A counterintuitive result from the mode choice analysis is that the parameter for travel time for the ‘Semi-driverless car’ option is smaller than for the ‘Completely driverless car.’ This is contrary to a priori expectations, as it has been theorized by researchers [13, 14] that travelers in fully automated cars may have lower values (disutilities) of travel time, as being disengaged from the driving task would allow the vehicle occupant to focus on other productive or leisurely activities. Further analysis into this issue is needed to identify whether the result reported here is anomalous, or indicative of a misunderstanding on the part of researchers regarding people’s preferences for the various technologies of automated cars.

4 Conclusions

In this study, we present results from a moderate-sample survey of the public’s priorities for automated cars and preferences for their specific attributes in the context of a stated-preference survey.

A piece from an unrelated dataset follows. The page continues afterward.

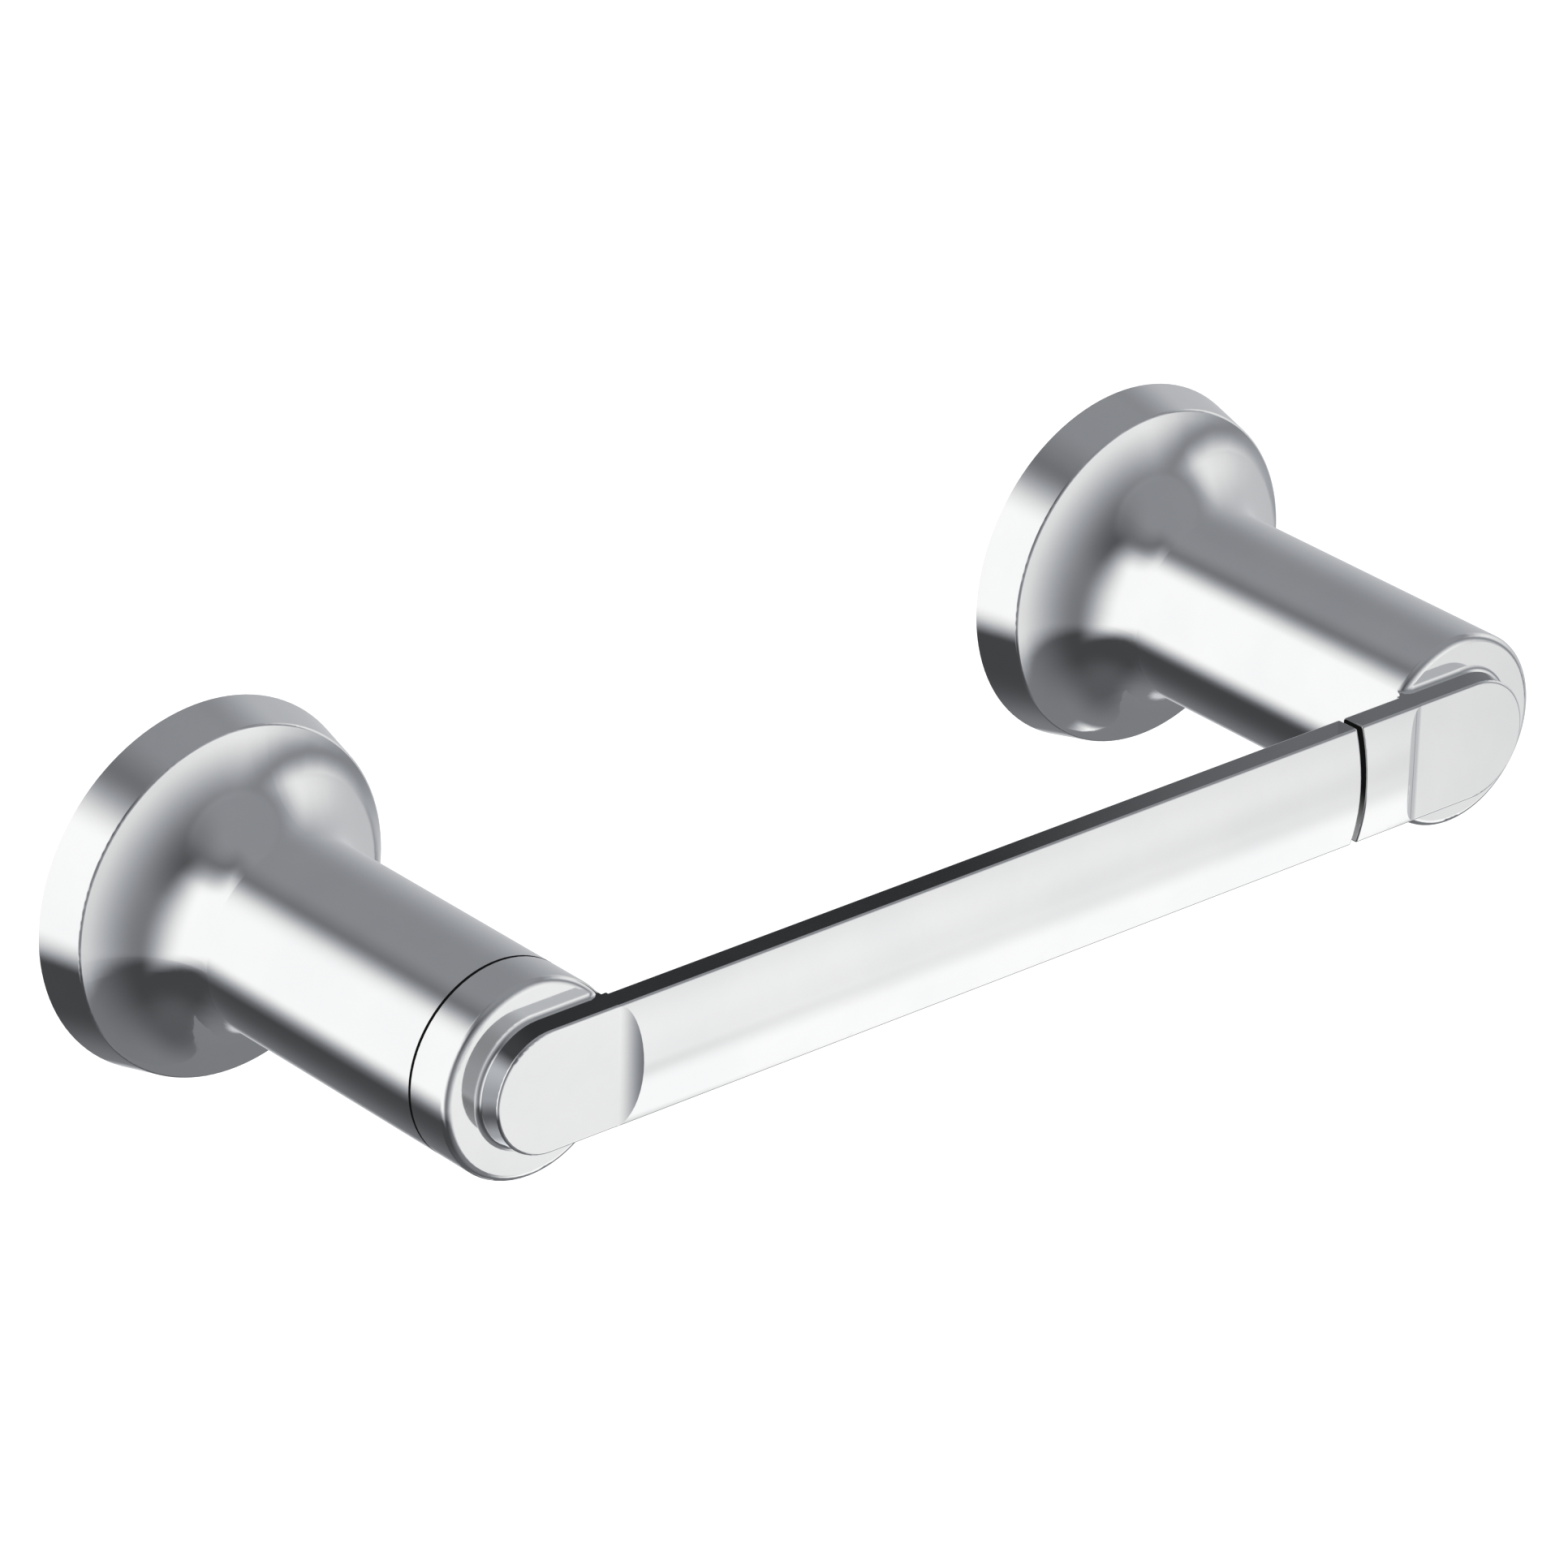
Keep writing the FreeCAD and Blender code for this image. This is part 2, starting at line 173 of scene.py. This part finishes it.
def past(tree, value, centre, softness):
    """Falls from 1 to 0 across a soft edge."""
    return tree.smooth(value, centre - softness, centre + softness, 1.0, 0.0)


def turn_from(tree, bearing, centre):
    """Bearing counted from centre, between -180 and 180."""
    shifted = tree.math("ADD", bearing, 180.0 - centre)
    return tree.math("SUBTRACT", tree.math("FLOORED_MODULO", shifted, 360.0), 180.0)


def soft_box(tree, below, bearing, height, box):
    centre, left, right, foot, head, level = box
    turn = turn_from(tree, bearing, centre)
    across = tree.math("MULTIPLY", edge(tree, turn, -left[0], left[1]), past(tree, turn, *right))
    lean = foot[2] if len(foot) == 3 else 0.0
    from_foot = tree.math("ADD", height, tree.math("MULTIPLY", turn, lean))
    upward = tree.math("MULTIPLY", edge(tree, from_foot, *foot[:2]), past(tree, height, *head))
    return tree.blend(tree.math("MULTIPLY", across, upward), below, level)


def mirrored_level(tree):
    """Brightness that a polished surface sees in each direction."""
    x, y, z = tree.split(tree.new("TexCoord").outputs["Generated"])
    bearing = tree.math("DEGREES", tree.math("ARCTAN2", x, tree.math("MULTIPLY", y, -1.0)))
    height = tree.math("DEGREES", tree.math("ARCSINE", z))
    from_dark = tree.math("ABSOLUTE", turn_from(tree, bearing, FLOOR_DARK))
    floor = tree.smooth(from_dark, 90 - FLOOR_FADE, 90 + FLOOR_FADE, FLOOR_NEAR, FLOOR_FAR)
    floor = tree.blend(edge(tree, height, BELOW, BELOW_SOFT), FLOOR_BELOW, floor)
    from_gap = tree.math("ABSOLUTE", turn_from(tree, bearing, GAP_BEARING))
    room = tree.smooth(from_gap, 90 - GAP_FADE, 90 + GAP_FADE, GAP, BACK)
    level = tree.blend(edge(tree, height, HORIZON, HORIZON_SOFT), floor, room)
    level = tree.blend(edge(tree, height, DOME_FROM, DOME_SOFT), level, DOME)
    for box in SOFT_BOXES.values():
        level = soft_box(tree, level, bearing, height, box)
    return level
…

The context of the stated-preference survey is long-distance travel (specifically to visit relatives), and a novel result is that travelers appear to value both their ‘effective’ or average speed and their maximum speed (i.e., their ‘cruising speed’ under free-flow conditions). Results regarding the public’s priorities demonstrate that safety appears to clearly be a higher priority than congestion reduction, a finding which has consequences for the car-following distances that are programmed into the control algorithms of automated cars. Documenting this finding is important, as decisions must be made in the near future by driving-algorithm designers, public-sector regulators, and ultimately the judiciary regarding the guidelines for acceptable automated driving-behavior instructions.